Zeit, weiterzuziehen. Anfang Juni 2010 bricht der Zirkus Knie seine Zelte auf der Landiwiese ab: In den letzten Wochen hat er die Zürcher*innen hier unterhalten. Jetzt stehen weitere Städte auf dem Tourneeplan.
Auch die zahlreichen Tiere werden in die Anhänger verladen. Gegen 19 Uhr schenkt der Zirkus-Mitarbeiter der Elefantendame Sabu einen Moment lang zu wenig Aufmerksamkeit. Sie büxt aus – und erfrischt sich im nahen Zürichsee. Nicht das erste Mal.

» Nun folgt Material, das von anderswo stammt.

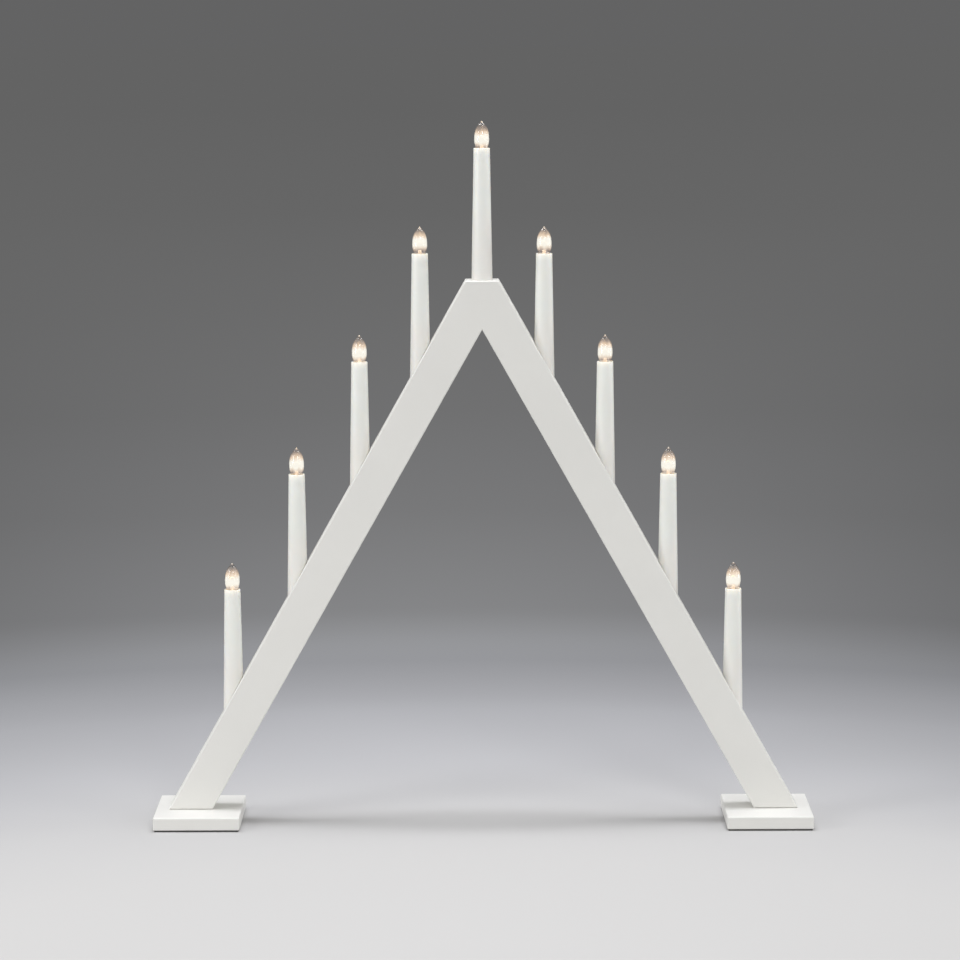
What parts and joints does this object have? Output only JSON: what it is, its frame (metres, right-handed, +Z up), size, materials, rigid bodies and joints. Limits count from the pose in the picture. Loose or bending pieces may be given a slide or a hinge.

Normalerweise baden die Elefanten des Zirkus Knie regelmässig im See. In diesem Sommer fällt der Plausch jedoch aus, denn die Polizei warnt vor am Ufer herumliegenden Scherben – die Tiere könnten sich daran verletzen. Und noch etwas ist in dieser Saison anders: Der Zirkus gastiert nicht wie sonst auf dem Sechseläutenplatz. Grund sind Ausgrabungen am Opernhaus.
Erst gönnte sich die Elefantenkuh ein Bad.
Sabu übersteht ihr Freiluft-Bad unbeschadet. Die Pfleger*innen, die sie zurück auf die Landiwiese locken wollen, ignoriert sie. Zielstrebig rennt das tonnenschwere Tier Richtung Innenstadt, gefolgt von Mitarbeiter*innen des Zirkus und der Polizei.
Sabu marschiert die Route des «Elefanten-Apéros» ab, die sie jedes Jahr mit ihren Gspändli absolviert: von der Landiwiese über den Mythenquai und den General-Guisan-Quai weiter zum Bürkliplatz in Richtung Hauptbahnhof.
Das Tier kannte den Weg.
Nach eineinhalb Stunden kann Sabu schliesslich in der Talstrasse eingefangen werden. Mittels eines Traktors wird das Tier zurück zur Landiwiese transportiert. Die Zirkus-Leute sind erleichtert. Und der Mediensprecher versichert dem «Blick»: «Sabu wollte ganz bestimmt nichts Böses.»
Doch nur wenige Tage später türmt Sabu erneut – in Wettingen genehmigt sie sich wieder ein Bad in Freiheit, dieses Mal in einem Bach. Zwanzig Minuten später ist Sabu wieder eingefangen.
Auch im Zoo hatte Sabu ihren eigenen Kopf.
Es ist die letzte Zirkus-Saison für Sabu. Nach rund zwanzig Jahren in der Manege lebt sie fortan ganzjährig im Kinderzoo Knie in Rapperswil. Ihren Eigensinn hat die Elefantenkuh jedoch nicht verloren. Statt Kinder auf sich reiten zu lassen, suhlt sie sich lieber im Lehm.
Fünf Jahre später werden auch ihre Kolleg*innen in Rente geschickt: Seit 2015 verzichtet der Zirkus Knie auf Elefanten in der Manege. Die Dickhäuter leben jetzt ganzjährig im Zoo. Knies Beliebtheit hat diese Entscheidung nicht geschadet – allein in Zürich lockt der Zirkus jährlich 100 000 Besucher*innen an.